Perbedaan-perbedaan ini menunjukkan kompleksitas internal Khawarij dan menunjukkan bahwa mereka bukanlah kelompok monolitik dengan ajaran yang seragam.
Dampak Jangka Panjang:
Meskipun Khawarij mengalami penurunan pengaruh secara politik, dampak ideologis mereka tetap terasa hingga saat ini. Paham takfir, yang menjadi ciri khas beberapa sekte Khawarij, masih digunakan oleh kelompok-kelompok ekstremis kontemporer untuk membenarkan kekerasan dan terorisme. Penggunaan kekerasan atas nama agama, yang menjadi ciri khas Khawarij, menjadi peringatan akan bahaya interpretasi agama yang ekstrem dan pentingnya dialog dan toleransi dalam kehidupan beragama.
Kesimpulan:
Khawarij merupakan bagian penting dari sejarah Islam awal yang memberikan pelajaran berharga mengenai bahaya radikalisme dan interpretasi agama yang sempit. Peristiwa Perang Shiffin dan perpecahan yang terjadi di dalamnya menunjukkan bagaimana perbedaan pendapat dapat berujung pada konflik yang berdarah. Berbagai sekte Khawarij dengan ajaran yang beragam menunjukkan kompleksitas internal kelompok ini dan betapa pentingnya memahami konteks historis dan sosial dalam menafsirkan teks-teks agama.
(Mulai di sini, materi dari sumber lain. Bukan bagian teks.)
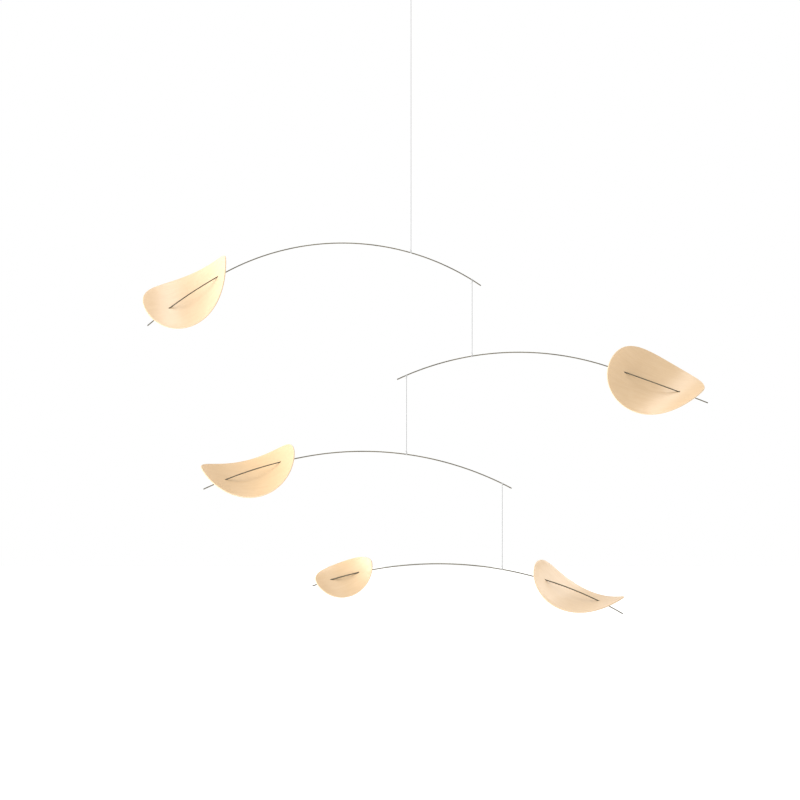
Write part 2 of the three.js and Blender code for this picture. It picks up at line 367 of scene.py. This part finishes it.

Sejarah Khawarij menjadi pengingat akan pentingnya moderasi, toleransi, dan dialog dalam kehidupan beragama untuk mencegah munculnya kekerasan dan ekstremisme. Pemahaman yang komprehensif mengenai Khawarij tidak hanya penting untuk memahami sejarah Islam, tetapi juga untuk mencegah munculnya paham-paham radikal yang mengancam perdamaian dan stabilitas dunia.